4 moms found this helpful

Tacky, tacky, tacky. People should have the reception they can afford - if it's coffee and cake in their living room, so be it. I know there is a trend for cash bars, but it's really ridiculous and rude. Requesting a gift is way out there. If this is someone with whom you work very closely, you may have to do something BUT it would have made much more sense if the office workers had gotten together to throw the party or a shower. Since you aren't important enough to have been invited for either the wedding itself (although some people DO just invite family) or even close enough for the buffet dinner, then I think you aren't close enough to have to reschedule your "plans" for that evening. A simple, "I'm so sorry, I have plans. I hope you have fun though!" will be sufficient.

You other coworker might have been bold, or also might have been confused about what to do and was looking for some guidance from you. The issue is not what you can afford or not afford - the issue is always how close you are to this person (I'd say not close since you weren't invited to the 2 main events). Just smile and be pleasant, and continue to work professionally with her. You are not buddies.

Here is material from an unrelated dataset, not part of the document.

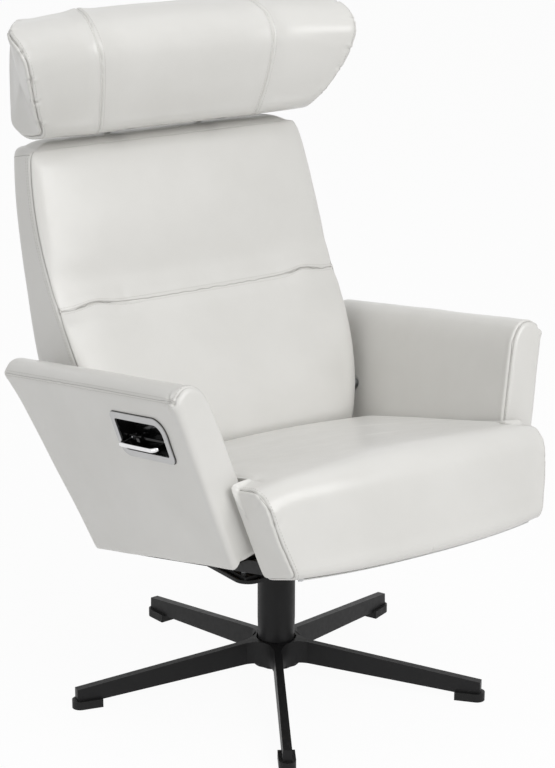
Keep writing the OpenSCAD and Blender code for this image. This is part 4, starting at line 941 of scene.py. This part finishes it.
def back_mesh(name):
    beside_seam = [.0012, .0026, .0042, .0062, .009, .013, .018]
    ws = [*np.linspace(CUSHION_FOOT, 0.148, 10), *np.linspace(0.156, 0.356, 22),
          *[LUMBAR - d for d in beside_seam[::-1]], LUMBAR, *[LUMBAR + d for d in beside_seam],
          *np.linspace(0.412, 0.590, 19), .597, .604, .611, .617, .6225, .627,
          .6305, .6332, .6352, .6364, BACK_TOP]
    rings = []
    for w in ws:
        f = back_front_ring(w)
        # the cushion's core, which the shell hides, ends lower than its front
        cw = CUSHION_FOOT + (w - CUSHION_FOOT) / (BACK_TOP - CUSHION_FOOT) * (0.607 - CUSHION_FOOT)
        cb, cy = back_half(cw) - 0.015, seam_y(cw)
        rear = [(-back_half(w) + .006, seam_y(w) + .0006, w * .7 + cw * .3), (-cb, cy + .001, cw),
                (-cb, (cy + .205) / 2, cw), (-cb, .1975, cw), (-cb + .0075, .2045, cw),
                (-cb * .5, REAR_Y, cw), (0, REAR_Y, cw)]
        rear += [(-x, y, z) for x, y, z in rear[-2::-1]]
        shift = (lumbar_at(f[:, 0]) - LUMBAR) * bell(w - LUMBAR, 0.045)
        rings.append(unit_to_row(np.vstack([np.column_stack([f, w + shift]), rear])))
    return loft(name, rings)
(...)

You are coworkers.

If you feel like it, you can send a card extending your congratulations. However, if she will just be looking for the enclosed check, forget about it. And if they already have everything they need, they don't need your money! Ignore it!

4 moms found this helpful

Were you invited to the wedding? If you were, then you should get a gift. If you are just there to toast the newlyweds, no gift. Just toast them.
Honeslty, unless I was particularly close to a co-worker I wouldn't even go. I know it sounds horrible, but life is too short to waste time on folks that are just ships passing in the night.
I'd rather spend my $8 on ice cream with my kids than a drink with strangers _ LOL!
Don't feel obligated, but a nice card would be a nice gesture.

4 moms found this helpful

Seriously, we have all lost our manners these days.

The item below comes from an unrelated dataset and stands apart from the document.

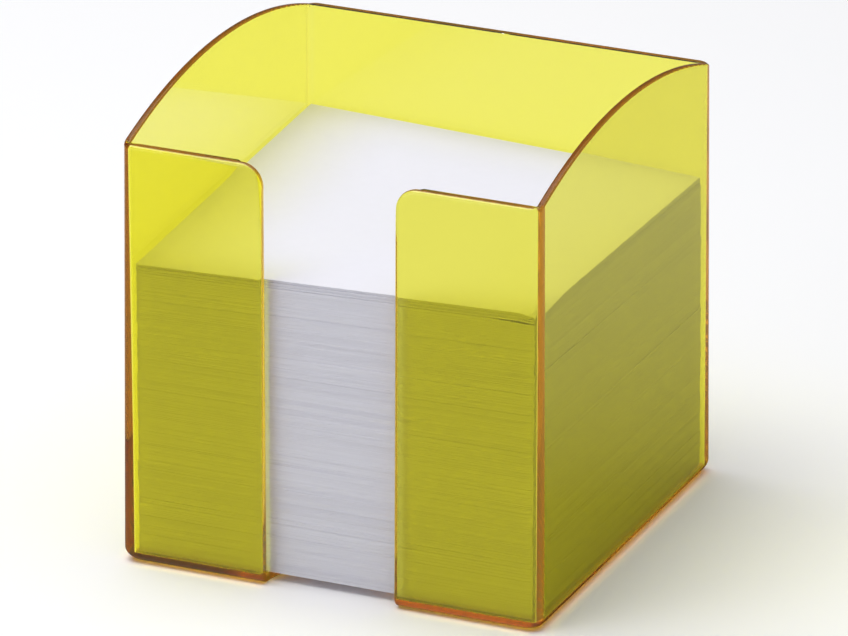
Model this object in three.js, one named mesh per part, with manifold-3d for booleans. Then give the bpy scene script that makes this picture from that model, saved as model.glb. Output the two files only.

This is becoming an increasing trend, married couples to be coming on with that BS comment - "oh, we've got everything, so if you want to give we want money." I have been told this at weddings and I have seen it on invites "cash gifts only please." Well, if you really have everything then why do you want my money? It is a recession ya'll, we are all strapped for cash. How dare you ASK when you really don't need. And how selfish!

OK, can we say it all together now? THIS IS TACKY! And it is totally disrespectful to your guests. Much more respectful would be to say, "Thanks, but we are blessed to have everything we need. Don't feel obligated to bring anything. Your presence to help us celebrate this day is more than enough!" Wouldn't you have felt much better if you heard that?

I don't blame you that now you and your husband don't feel like going to her reception anymore. Don't you feel like you got invited only because of your checkbook? Married couples with no taste do this all the timej -- the more you invite, the more $$$ you can get. Old tried and true trick.

I would bet you that you will also be expected to pay your own tab for drinks as well.

In displaying this disgusting level of poor etiquette, your co-worker has already brought negative vibes to her own reception. If your spirit is not in it, don't reinforce that negative energy. Give a card, without money, and give it to her at work, and then say, "I am sorry, but I won't be able to make it to your reception. Congratulations." And move on.

4 moms found this helpful

TACKY and sounds like you are walking into a trap.

They are trying to maximize ($$$$) their benefit of this wedding.

It is also TACKY to invite people to a reception, suggest $$ as a gift and leave the invited guest not knowing if the reception is paid for by the newly wedded couple or if the guest is expected to cover their own bar tab and bring $$ for a gift.

If you are not a good enough (as in close) friend to go to the wedding and reception then I would not attend this function. This screams $$ maker to the couple to me. Very selfish and disrespectful of friends.

Asking for money is tacky enough and since they are bold enough to do that, I will bet you money that when you get to the bar, you are on your own for drinks which can run up a nice tab depending on what you drink.